Le parent d'un enfant discriminé en raison d'une déficience intellectuelle peut lui aussi être considéré comme une victime de la discrimination infligée à son enfant, vient de trancher la Cour d'appel du Québec. La Commission scolaire de Montréal (CSDM) a ainsi été condamnée à verser 7500 $ à la mère d'un adolescent trisomique parce qu'il n'a pas obtenu de services adéquats.

Le fils de Suzanne Ouellet, atteint de trisomie 21 et d'une déficience intellectuelle moyenne, a fait l'objet d'un « traitement discriminatoire fondé sur son handicap », lors de ses deux premières années du secondaire entre 2006 et 2008, avait conclu le Tribunal des droits de la personne, en mars 2014.

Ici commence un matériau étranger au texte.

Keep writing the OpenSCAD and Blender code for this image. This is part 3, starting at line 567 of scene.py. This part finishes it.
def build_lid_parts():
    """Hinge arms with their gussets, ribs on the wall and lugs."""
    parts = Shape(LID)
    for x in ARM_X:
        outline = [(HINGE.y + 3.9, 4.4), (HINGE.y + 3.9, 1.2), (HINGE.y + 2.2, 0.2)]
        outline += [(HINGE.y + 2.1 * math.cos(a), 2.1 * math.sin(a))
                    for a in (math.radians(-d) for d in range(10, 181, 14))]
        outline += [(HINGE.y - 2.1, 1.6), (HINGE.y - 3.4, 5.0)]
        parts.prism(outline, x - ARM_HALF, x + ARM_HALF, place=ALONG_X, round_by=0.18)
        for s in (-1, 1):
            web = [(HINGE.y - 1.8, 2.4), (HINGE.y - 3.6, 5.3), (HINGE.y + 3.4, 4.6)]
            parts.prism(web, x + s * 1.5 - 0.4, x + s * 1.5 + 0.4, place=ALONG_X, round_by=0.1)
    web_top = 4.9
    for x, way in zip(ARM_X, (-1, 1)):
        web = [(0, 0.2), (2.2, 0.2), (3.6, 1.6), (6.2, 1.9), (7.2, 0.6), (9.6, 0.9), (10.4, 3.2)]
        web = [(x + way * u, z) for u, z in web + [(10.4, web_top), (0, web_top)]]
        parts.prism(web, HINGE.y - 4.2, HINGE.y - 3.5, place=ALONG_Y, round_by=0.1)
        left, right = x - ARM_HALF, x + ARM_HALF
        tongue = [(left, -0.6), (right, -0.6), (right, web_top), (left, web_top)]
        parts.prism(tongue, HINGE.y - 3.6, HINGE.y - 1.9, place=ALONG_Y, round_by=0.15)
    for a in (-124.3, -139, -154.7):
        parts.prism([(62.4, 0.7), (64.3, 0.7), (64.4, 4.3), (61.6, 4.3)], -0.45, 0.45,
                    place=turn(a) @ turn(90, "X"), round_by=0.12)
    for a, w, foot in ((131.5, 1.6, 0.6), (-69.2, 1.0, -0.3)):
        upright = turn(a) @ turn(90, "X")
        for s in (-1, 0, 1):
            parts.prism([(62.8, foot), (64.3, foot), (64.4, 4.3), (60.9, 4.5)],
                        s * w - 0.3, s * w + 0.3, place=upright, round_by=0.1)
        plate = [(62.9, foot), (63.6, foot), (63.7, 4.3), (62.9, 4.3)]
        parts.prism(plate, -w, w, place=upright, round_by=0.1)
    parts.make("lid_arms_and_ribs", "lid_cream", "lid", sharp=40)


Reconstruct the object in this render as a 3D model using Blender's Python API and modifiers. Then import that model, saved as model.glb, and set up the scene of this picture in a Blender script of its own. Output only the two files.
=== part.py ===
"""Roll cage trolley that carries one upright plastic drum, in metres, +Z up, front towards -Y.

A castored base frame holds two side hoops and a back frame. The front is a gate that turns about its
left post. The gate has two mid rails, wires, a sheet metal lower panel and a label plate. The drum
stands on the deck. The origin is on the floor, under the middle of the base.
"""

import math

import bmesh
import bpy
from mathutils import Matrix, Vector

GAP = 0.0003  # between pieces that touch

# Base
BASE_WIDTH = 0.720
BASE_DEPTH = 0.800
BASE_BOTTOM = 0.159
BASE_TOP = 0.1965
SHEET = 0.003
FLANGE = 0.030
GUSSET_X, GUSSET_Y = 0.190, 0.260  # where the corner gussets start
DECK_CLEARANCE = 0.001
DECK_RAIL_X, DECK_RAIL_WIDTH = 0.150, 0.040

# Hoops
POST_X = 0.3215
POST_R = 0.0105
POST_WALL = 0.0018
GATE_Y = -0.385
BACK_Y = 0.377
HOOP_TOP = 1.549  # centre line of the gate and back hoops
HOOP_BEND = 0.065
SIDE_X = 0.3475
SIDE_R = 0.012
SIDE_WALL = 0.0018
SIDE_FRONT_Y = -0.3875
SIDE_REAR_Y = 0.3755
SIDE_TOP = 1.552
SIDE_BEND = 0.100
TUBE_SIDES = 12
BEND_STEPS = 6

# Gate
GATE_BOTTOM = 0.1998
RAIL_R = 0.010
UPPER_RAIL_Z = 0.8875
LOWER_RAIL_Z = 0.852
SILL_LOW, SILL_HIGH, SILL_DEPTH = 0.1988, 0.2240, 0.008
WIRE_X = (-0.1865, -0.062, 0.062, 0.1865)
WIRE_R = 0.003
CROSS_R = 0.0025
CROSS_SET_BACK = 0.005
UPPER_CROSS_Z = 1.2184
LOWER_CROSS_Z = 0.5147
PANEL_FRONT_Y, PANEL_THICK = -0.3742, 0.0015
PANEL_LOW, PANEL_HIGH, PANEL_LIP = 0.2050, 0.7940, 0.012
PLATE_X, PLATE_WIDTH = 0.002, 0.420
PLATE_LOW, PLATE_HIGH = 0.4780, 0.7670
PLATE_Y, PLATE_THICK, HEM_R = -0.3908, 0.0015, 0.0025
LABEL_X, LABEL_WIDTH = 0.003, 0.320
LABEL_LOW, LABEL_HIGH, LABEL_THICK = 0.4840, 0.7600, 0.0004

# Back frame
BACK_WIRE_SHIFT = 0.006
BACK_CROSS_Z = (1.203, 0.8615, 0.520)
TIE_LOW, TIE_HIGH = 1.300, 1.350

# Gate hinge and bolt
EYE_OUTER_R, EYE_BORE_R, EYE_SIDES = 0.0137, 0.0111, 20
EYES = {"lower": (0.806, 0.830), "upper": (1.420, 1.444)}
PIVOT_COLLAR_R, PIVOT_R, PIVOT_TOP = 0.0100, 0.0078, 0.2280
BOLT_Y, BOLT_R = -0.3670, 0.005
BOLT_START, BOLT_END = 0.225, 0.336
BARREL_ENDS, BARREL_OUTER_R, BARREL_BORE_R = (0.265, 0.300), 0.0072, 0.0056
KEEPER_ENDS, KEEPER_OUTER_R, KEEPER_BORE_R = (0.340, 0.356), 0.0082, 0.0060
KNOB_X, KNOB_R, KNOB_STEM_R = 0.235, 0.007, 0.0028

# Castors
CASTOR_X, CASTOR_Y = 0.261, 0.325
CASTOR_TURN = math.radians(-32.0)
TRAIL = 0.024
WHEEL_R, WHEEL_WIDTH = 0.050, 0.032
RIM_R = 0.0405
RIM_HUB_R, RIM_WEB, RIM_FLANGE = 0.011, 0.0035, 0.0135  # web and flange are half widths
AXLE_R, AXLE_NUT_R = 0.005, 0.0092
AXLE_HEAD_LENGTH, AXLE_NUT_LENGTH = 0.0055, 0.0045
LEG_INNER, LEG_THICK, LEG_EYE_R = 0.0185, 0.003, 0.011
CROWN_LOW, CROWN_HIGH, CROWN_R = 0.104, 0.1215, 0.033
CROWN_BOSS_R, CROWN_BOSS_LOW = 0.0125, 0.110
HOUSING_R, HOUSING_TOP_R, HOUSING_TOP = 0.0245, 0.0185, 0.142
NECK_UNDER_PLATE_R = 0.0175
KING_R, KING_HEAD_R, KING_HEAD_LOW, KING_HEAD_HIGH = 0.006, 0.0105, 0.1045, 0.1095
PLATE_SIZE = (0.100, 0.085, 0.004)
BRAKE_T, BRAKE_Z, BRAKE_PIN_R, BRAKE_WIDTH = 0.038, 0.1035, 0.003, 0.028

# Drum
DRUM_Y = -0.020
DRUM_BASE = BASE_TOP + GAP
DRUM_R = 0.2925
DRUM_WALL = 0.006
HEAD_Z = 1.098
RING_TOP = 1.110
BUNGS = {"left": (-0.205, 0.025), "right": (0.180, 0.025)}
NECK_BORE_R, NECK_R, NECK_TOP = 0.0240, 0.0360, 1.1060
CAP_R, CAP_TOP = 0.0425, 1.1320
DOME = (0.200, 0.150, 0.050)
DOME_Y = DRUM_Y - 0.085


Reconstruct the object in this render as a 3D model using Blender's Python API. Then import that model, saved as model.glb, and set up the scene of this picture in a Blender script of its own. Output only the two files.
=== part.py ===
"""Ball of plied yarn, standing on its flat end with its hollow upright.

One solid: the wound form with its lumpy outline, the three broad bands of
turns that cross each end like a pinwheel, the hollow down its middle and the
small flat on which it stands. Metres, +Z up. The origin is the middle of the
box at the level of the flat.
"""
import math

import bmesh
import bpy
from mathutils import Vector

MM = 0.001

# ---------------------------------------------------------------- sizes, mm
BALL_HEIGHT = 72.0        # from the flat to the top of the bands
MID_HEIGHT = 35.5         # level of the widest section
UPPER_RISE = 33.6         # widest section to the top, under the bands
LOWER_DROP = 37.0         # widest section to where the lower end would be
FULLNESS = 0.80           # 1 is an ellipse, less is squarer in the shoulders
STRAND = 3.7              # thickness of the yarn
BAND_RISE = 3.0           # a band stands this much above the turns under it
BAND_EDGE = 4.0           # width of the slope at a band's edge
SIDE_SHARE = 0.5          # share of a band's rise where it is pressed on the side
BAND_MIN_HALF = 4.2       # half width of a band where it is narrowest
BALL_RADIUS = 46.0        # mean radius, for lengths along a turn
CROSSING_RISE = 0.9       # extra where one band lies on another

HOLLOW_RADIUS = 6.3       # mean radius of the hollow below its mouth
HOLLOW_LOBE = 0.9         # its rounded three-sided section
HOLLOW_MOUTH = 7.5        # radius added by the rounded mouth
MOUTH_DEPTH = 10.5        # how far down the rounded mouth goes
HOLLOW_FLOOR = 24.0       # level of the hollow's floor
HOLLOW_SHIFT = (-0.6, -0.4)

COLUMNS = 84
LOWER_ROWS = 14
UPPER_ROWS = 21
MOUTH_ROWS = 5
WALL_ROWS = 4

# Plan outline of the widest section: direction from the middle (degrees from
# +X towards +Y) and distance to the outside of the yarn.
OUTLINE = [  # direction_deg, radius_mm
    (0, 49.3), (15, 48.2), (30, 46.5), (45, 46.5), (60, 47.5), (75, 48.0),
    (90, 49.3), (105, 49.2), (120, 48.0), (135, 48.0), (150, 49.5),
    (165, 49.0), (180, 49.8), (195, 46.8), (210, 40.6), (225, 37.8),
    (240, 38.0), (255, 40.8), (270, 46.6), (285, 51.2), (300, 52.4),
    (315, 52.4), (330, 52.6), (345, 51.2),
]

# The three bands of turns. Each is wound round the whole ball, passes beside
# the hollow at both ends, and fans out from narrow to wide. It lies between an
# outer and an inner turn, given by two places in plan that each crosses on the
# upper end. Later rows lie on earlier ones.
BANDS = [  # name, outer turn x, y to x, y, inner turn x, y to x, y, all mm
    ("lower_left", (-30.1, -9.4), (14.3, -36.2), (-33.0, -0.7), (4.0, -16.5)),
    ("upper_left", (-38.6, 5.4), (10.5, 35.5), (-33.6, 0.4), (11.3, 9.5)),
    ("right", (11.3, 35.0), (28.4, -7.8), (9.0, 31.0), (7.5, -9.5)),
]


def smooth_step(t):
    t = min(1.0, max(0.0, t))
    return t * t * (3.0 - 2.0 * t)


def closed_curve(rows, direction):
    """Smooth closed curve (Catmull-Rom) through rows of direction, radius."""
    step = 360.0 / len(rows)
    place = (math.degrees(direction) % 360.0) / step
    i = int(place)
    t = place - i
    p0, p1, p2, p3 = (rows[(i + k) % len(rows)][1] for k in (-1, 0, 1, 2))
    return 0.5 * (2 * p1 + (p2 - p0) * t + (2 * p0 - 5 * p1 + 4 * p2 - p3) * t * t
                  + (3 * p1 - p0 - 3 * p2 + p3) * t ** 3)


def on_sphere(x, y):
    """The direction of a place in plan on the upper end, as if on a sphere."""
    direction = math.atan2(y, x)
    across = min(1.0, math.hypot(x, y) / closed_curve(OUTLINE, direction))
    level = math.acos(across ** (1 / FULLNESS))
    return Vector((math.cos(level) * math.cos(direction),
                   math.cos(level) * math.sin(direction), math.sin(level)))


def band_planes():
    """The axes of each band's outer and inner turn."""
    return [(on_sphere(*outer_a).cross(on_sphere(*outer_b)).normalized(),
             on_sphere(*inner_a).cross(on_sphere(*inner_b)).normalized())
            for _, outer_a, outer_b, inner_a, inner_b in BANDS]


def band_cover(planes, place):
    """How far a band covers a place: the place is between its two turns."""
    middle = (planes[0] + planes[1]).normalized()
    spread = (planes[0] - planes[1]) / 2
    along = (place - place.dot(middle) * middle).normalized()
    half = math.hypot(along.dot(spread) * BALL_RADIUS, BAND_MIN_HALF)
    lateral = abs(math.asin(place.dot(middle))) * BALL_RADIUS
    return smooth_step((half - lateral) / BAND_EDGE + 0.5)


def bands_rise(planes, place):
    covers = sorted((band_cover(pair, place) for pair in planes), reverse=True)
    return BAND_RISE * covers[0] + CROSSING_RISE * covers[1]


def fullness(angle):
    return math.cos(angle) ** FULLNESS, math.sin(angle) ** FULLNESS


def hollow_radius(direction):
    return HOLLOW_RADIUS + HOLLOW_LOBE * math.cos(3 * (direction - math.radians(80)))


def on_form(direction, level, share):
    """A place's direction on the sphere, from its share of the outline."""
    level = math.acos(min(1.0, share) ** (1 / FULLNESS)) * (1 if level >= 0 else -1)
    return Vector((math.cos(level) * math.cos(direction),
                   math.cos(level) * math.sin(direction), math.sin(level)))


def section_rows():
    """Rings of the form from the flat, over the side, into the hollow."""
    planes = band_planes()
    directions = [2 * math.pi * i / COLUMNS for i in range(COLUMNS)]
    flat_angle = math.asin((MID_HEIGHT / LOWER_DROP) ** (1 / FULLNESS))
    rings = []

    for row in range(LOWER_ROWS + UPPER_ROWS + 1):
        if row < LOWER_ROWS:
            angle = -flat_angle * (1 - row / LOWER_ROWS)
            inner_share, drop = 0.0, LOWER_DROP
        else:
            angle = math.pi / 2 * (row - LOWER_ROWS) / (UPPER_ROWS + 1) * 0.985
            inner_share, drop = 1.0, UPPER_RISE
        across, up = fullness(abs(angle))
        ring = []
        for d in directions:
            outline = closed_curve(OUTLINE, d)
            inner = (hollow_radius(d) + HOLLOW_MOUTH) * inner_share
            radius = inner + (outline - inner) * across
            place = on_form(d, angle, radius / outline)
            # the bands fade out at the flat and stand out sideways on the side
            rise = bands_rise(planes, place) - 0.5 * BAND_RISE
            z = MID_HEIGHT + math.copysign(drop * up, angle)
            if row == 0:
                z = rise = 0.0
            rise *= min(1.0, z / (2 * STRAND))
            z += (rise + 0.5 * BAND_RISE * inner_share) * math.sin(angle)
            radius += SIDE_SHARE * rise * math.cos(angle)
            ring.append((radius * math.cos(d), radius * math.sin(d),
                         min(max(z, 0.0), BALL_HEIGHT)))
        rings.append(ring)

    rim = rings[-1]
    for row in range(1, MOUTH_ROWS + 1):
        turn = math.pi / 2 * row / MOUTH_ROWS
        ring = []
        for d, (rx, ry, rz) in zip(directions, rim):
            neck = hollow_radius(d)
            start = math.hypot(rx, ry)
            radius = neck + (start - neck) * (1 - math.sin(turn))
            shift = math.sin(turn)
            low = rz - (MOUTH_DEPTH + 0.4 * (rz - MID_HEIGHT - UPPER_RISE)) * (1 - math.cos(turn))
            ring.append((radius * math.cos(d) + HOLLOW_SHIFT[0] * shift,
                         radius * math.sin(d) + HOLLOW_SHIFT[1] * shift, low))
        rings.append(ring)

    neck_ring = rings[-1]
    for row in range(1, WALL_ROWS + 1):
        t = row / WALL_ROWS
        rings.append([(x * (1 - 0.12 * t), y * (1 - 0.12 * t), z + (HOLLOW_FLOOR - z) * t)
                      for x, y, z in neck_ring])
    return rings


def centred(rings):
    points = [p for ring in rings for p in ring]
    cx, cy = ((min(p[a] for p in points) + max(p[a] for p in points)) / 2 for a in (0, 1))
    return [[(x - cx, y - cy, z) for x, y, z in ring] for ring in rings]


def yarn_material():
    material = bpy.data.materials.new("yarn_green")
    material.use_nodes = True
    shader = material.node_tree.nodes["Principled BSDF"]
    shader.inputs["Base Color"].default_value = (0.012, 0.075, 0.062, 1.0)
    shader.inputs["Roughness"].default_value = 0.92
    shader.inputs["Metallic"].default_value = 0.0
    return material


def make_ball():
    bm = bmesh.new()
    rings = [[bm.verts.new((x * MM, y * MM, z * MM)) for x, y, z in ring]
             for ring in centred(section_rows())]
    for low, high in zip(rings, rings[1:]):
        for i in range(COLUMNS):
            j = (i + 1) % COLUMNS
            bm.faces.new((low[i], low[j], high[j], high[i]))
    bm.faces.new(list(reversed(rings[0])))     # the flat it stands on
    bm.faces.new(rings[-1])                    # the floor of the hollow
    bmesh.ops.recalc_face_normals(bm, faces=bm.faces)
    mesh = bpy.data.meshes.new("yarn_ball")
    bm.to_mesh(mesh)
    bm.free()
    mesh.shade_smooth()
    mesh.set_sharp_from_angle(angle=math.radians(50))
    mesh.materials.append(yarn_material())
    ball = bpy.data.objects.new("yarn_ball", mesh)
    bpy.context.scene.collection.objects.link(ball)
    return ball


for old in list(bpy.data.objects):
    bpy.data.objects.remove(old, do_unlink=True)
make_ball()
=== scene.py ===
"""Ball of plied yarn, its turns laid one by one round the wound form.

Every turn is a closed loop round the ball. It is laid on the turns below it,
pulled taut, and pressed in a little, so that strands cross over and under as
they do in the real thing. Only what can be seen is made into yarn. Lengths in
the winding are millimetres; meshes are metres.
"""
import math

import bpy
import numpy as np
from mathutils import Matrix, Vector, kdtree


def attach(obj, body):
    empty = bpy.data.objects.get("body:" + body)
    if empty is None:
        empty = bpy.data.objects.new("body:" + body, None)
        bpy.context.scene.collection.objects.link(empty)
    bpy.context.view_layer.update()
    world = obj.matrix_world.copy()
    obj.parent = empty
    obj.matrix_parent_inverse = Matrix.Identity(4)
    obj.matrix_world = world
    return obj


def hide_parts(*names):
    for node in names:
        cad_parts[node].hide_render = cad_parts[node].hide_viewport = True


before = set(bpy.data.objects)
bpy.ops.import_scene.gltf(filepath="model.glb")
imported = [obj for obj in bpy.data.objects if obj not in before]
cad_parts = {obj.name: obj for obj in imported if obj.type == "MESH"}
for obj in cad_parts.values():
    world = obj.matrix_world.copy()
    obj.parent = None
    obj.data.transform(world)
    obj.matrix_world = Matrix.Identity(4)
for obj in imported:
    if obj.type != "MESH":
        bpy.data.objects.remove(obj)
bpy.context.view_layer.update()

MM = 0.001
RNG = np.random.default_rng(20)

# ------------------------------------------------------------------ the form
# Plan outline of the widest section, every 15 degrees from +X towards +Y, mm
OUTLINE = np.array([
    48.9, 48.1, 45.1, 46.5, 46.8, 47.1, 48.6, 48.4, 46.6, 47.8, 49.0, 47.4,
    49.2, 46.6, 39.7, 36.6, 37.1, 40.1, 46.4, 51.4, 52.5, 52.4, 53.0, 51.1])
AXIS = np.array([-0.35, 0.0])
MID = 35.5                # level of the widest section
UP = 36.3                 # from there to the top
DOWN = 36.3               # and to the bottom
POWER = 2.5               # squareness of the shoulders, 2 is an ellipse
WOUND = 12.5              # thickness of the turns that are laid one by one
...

L'adolescent de 14 ans avait été intégré en classe ordinaire à son entrée au secondaire à l'école Sophie-Barat, même si son niveau scolaire équivalait à celui de première année du primaire. Or, l'adolescent n'a pas eu droit aux services et aux « adaptations nécessaires à son apprentissage en milieu scolaire ordinaire » par la CSDM, ce qui justifie la décision du tribunal. 

Sa mère, Suzanne Ouellet, n'avait alors eu droit à aucune indemnité. Toutefois, la Cour d'appel a conclu qu'elle avait bien subi un « préjudice moral » en raison du traitement discriminatoire infligé à son fils. « La conduite discriminatoire de [la CSDM] a causé non seulement angoisse et affliction à la mère, mais l'a aussi forcée à entreprendre des démarches qui lui ont coûté temps et efforts », écrivent les trois juges, dans leur décision du 24 février dernier.

Cette décision reconnaît le droit des parents d'être indemnisés lorsque leur enfant est victime de discrimination, se réjouit Me Lysiane Clément-Major, avocate à la Commission des droits de la personne et des droits de la jeunesse (CDPDQ) qui représentait la famille. « C'est un point vraiment important pour la Commission. Ça a une incidence sur les dossiers d'intégration scolaire et sur les dossiers où les droits d'enfants handicapés peuvent avoir été brimés et où les parents avaient droit à des dommages », explique-t-elle.

Cette victoire est toutefois en demi-teinte pour la CDPDQ, puisque la Cour d'appel ne leur a pas donné raison sur deux points. Ainsi, la commission scolaire n'a pas agi de manière discriminatoire en 2008 en dirigeant l'adolescent dans une école spécialisée, comme le soutenait Me Clément-Major.

La CDPDQ envisage de faire appel en Cour suprême sur un « point technique » susceptible d'avoir des « conséquences sur les prochains dossiers d'intégration scolaire », selon Me Clément-Major. Dans cette affaire, c'est la CDPDQ qui devait démontrer que les décisions prises par la commission scolaire ne respectaient pas l'intérêt de l'adolescent. Or, ce « fardeau devient extrêmement lourd en pratique », maintient l'avocate, qui demande de l'imposer plutôt à la commission scolaire. La CSDM n'avait d'ailleurs présenté aucune preuve en première instance, précise-t-elle.

La CSDM n'avait pas pris connaissance du jugement hier.